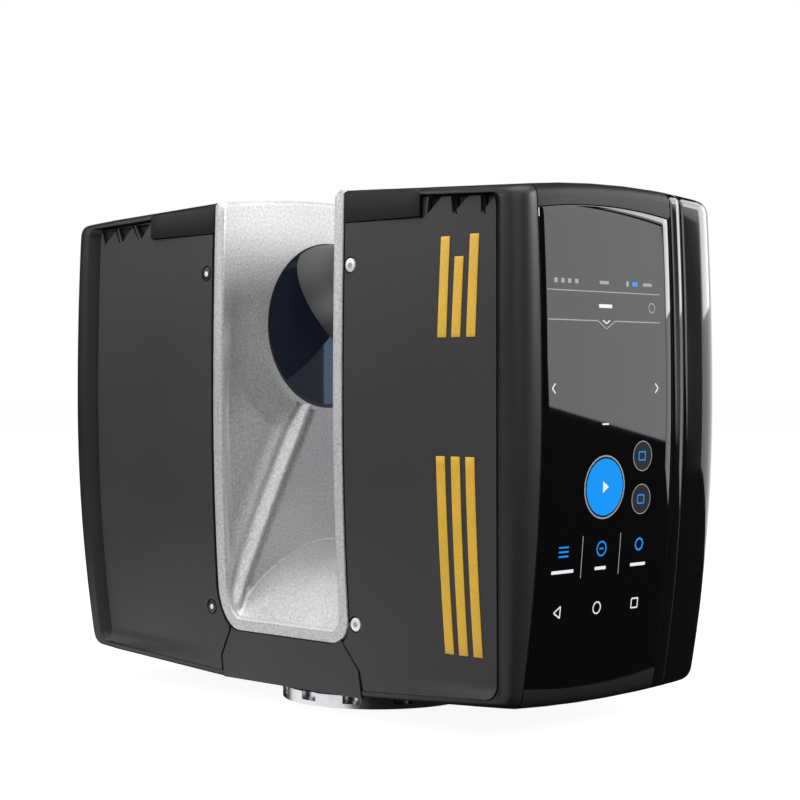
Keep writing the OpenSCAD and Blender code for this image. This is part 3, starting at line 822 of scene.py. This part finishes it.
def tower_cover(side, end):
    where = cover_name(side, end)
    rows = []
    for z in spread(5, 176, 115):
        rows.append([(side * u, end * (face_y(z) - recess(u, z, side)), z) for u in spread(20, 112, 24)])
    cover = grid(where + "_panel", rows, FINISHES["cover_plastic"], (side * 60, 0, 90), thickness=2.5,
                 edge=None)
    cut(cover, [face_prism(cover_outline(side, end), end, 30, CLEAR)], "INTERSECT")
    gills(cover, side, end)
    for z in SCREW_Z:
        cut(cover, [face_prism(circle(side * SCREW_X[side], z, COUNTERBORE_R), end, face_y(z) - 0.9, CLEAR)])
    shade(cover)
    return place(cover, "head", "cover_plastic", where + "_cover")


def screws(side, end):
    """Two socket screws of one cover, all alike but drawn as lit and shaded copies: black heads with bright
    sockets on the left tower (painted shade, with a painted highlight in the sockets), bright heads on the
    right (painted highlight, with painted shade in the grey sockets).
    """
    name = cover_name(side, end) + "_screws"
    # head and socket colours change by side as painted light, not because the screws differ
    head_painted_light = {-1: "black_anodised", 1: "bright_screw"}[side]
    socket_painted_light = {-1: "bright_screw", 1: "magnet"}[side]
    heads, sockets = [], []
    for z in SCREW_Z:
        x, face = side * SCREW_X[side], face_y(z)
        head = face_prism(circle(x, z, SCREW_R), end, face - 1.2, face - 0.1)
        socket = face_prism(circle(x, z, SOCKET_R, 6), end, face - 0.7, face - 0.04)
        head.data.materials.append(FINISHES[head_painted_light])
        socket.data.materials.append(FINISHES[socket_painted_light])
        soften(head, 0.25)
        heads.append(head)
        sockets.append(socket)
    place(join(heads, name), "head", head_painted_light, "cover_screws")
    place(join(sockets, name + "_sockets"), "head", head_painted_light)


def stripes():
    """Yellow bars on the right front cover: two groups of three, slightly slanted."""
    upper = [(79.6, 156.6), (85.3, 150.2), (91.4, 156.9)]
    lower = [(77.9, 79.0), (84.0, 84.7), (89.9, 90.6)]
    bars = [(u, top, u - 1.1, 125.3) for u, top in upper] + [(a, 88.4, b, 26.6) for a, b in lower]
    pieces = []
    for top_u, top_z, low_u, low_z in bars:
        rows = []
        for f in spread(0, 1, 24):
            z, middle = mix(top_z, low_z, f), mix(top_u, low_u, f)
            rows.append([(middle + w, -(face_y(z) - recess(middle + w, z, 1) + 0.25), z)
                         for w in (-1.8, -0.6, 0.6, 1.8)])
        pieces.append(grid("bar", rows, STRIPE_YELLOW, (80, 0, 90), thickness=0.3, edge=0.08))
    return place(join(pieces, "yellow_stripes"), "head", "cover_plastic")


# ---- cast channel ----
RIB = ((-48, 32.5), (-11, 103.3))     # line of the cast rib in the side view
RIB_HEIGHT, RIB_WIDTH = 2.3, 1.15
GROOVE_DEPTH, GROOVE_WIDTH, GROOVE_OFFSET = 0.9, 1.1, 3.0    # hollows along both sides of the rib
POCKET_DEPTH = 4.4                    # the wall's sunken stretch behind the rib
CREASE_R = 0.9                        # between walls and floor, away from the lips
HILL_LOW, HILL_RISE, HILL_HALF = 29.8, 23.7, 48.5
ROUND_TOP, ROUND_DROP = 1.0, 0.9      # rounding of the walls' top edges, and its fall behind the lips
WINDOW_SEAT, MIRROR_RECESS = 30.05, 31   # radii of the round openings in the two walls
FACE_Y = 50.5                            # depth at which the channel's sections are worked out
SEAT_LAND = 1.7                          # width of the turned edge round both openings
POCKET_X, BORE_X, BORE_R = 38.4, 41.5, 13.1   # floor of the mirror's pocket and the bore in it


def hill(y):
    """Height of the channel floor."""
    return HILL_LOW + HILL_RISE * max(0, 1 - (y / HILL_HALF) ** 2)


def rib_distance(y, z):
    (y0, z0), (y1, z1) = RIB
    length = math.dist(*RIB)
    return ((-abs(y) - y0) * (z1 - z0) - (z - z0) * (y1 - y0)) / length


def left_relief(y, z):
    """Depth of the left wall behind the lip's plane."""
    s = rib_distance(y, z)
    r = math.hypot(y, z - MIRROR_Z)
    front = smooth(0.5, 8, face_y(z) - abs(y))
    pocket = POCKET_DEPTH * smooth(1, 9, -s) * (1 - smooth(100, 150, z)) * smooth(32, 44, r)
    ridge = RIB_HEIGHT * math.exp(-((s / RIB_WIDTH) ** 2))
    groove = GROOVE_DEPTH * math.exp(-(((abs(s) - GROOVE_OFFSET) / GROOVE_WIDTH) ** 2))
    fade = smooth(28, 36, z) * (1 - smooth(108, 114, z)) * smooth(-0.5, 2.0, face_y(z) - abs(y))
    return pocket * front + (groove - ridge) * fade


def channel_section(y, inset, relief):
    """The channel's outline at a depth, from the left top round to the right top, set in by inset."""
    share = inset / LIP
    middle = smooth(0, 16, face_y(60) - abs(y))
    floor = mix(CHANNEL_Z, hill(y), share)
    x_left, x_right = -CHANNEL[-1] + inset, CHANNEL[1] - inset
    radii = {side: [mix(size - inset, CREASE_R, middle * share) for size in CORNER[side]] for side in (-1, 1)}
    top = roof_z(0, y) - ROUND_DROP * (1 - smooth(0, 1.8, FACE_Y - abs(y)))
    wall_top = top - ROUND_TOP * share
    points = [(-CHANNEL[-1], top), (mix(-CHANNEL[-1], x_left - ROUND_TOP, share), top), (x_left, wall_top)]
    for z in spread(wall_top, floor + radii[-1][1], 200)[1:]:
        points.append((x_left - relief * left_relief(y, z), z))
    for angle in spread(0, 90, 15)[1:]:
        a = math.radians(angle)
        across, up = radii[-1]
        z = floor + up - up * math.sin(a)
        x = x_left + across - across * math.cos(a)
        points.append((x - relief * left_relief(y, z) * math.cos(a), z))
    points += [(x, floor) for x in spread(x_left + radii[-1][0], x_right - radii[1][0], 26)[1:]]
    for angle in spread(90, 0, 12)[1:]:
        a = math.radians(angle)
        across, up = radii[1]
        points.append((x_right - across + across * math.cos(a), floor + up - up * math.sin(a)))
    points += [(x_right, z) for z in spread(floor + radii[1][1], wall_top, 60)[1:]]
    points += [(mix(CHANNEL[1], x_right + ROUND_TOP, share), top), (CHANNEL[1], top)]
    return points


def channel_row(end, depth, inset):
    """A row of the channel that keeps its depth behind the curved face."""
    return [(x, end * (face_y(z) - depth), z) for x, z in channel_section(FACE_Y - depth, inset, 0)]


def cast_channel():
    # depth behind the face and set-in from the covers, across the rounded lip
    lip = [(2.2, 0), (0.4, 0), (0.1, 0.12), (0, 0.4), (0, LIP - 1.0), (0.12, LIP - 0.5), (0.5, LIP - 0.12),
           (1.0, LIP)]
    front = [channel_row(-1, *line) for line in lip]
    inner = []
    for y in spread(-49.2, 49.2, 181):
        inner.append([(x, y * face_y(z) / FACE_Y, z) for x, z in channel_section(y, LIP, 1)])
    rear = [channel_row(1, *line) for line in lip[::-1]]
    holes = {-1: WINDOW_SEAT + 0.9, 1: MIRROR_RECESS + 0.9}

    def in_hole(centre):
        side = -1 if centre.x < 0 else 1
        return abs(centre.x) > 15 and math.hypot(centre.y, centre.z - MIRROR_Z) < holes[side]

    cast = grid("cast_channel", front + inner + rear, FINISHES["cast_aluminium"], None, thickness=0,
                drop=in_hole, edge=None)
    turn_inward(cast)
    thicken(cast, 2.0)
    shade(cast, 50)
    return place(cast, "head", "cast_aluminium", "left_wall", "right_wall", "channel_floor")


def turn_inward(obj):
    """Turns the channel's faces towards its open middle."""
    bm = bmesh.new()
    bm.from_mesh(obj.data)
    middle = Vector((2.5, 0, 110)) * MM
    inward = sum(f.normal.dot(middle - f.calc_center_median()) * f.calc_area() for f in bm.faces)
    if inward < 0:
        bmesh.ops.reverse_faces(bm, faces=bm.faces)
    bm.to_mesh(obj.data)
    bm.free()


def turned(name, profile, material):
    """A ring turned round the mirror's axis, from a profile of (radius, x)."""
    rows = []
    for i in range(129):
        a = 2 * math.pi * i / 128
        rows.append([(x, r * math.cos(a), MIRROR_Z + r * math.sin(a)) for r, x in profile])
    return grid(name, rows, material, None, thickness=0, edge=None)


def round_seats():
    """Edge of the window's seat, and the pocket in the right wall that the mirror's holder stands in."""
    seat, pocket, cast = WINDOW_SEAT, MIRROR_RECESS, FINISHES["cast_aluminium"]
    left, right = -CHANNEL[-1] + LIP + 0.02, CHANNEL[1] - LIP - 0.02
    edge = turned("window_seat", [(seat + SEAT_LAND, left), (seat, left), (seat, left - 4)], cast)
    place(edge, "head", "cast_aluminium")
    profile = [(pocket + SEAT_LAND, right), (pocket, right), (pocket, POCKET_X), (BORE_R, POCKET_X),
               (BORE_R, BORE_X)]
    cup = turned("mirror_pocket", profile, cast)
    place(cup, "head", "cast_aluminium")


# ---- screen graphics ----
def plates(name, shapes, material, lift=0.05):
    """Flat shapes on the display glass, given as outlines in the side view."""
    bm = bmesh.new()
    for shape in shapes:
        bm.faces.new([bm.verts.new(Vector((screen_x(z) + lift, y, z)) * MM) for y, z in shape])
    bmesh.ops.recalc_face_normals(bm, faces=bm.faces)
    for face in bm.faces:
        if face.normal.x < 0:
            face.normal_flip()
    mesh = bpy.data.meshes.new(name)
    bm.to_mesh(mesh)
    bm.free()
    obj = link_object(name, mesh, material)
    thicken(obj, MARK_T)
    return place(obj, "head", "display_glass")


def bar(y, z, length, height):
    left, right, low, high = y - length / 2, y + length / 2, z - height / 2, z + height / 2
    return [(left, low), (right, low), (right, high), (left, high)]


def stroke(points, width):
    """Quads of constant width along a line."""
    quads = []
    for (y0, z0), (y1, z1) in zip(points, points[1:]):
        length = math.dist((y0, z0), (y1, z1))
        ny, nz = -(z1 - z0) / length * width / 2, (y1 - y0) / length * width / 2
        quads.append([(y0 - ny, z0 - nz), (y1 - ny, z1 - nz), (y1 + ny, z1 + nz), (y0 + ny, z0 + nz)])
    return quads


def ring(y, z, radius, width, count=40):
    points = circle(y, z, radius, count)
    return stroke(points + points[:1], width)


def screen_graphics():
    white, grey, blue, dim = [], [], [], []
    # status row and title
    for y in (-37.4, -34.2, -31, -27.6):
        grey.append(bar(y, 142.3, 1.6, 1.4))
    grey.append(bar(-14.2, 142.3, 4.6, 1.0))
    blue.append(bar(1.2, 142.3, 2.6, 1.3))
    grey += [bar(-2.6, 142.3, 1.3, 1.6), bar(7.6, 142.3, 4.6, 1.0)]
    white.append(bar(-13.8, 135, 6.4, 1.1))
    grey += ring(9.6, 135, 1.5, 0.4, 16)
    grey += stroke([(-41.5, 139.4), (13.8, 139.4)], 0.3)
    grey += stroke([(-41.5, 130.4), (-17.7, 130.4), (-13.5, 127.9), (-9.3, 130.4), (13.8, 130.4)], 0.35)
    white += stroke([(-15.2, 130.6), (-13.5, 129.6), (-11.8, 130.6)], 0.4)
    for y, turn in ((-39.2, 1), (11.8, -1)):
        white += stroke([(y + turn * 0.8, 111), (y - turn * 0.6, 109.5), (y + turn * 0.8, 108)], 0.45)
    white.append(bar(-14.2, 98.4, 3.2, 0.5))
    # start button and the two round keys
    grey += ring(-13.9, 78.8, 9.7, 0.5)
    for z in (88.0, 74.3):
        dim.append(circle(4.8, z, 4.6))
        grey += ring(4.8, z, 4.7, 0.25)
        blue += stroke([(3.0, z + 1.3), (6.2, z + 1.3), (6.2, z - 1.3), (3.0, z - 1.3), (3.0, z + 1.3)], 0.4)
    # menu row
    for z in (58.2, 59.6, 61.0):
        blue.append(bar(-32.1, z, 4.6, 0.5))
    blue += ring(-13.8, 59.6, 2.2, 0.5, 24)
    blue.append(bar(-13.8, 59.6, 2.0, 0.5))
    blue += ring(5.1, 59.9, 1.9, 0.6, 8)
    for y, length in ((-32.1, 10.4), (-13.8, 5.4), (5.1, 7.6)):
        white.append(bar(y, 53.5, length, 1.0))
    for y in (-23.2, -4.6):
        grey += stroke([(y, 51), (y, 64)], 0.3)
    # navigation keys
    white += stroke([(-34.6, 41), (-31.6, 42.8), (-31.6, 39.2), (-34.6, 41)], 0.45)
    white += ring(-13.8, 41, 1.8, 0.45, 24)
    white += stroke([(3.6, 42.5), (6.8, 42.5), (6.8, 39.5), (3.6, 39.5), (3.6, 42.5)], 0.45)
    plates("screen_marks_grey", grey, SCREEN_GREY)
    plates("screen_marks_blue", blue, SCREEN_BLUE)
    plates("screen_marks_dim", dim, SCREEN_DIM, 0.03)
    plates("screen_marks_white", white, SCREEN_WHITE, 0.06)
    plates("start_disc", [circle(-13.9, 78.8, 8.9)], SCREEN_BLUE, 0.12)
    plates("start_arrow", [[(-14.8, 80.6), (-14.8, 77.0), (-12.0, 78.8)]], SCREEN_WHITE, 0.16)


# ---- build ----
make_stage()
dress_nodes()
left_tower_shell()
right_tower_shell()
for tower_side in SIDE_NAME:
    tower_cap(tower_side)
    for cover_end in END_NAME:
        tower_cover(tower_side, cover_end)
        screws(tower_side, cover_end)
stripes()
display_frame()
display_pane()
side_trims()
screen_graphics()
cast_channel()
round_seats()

+-------+

→ **STATED PROBLEM**
Beginning at the first line above, repeat exactly until the line containing "place(join(sockets, name +", which is included.

→ **EXERCISE RESPONSE**
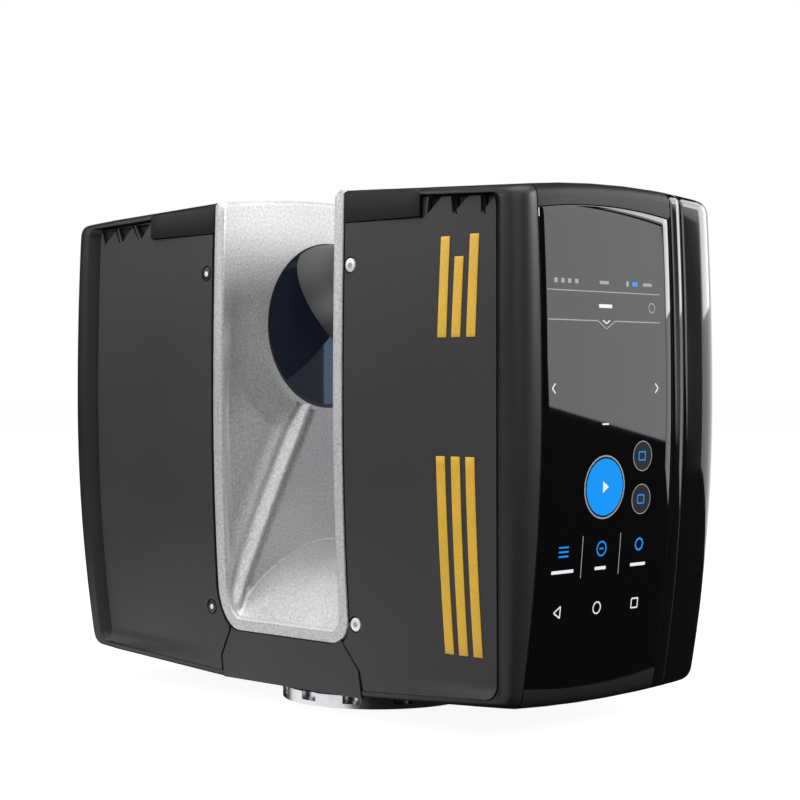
Keep writing the OpenSCAD and Blender code for this image. This is part 3, starting at line 822 of scene.py. This part finishes it.
def tower_cover(side, end):
    where = cover_name(side, end)
    rows = []
    for z in spread(5, 176, 115):
        rows.append([(side * u, end * (face_y(z) - recess(u, z, side)), z) for u in spread(20, 112, 24)])
    cover = grid(where + "_panel", rows, FINISHES["cover_plastic"], (side * 60, 0, 90), thickness=2.5,
                 edge=None)
    cut(cover, [face_prism(cover_outline(side, end), end, 30, CLEAR)], "INTERSECT")
    gills(cover, side, end)
    for z in SCREW_Z:
        cut(cover, [face_prism(circle(side * SCREW_X[side], z, COUNTERBORE_R), end, face_y(z) - 0.9, CLEAR)])
    shade(cover)
    return place(cover, "head", "cover_plastic", where + "_cover")


def screws(side, end):
    """Two socket screws of one cover, all alike but drawn as lit and shaded copies: black heads with bright
    sockets on the left tower (painted shade, with a painted highlight in the sockets), bright heads on the
    right (painted highlight, with painted shade in the grey sockets).
    """
    name = cover_name(side, end) + "_screws"
    # head and socket colours change by side as painted light, not because the screws differ
    head_painted_light = {-1: "black_anodised", 1: "bright_screw"}[side]
    socket_painted_light = {-1: "bright_screw", 1: "magnet"}[side]
    heads, sockets = [], []
    for z in SCREW_Z:
        x, face = side * SCREW_X[side], face_y(z)
        head = face_prism(circle(x, z, SCREW_R), end, face - 1.2, face - 0.1)
        socket = face_prism(circle(x, z, SOCKET_R, 6), end, face - 0.7, face - 0.04)
        head.data.materials.append(FINISHES[head_painted_light])
        socket.data.materials.append(FINISHES[socket_painted_light])
        soften(head, 0.25)
        heads.append(head)
        sockets.append(socket)
    place(join(heads, name), "head", head_painted_light, "cover_screws")
    place(join(sockets, name + "_sockets"), "head", head_painted_light)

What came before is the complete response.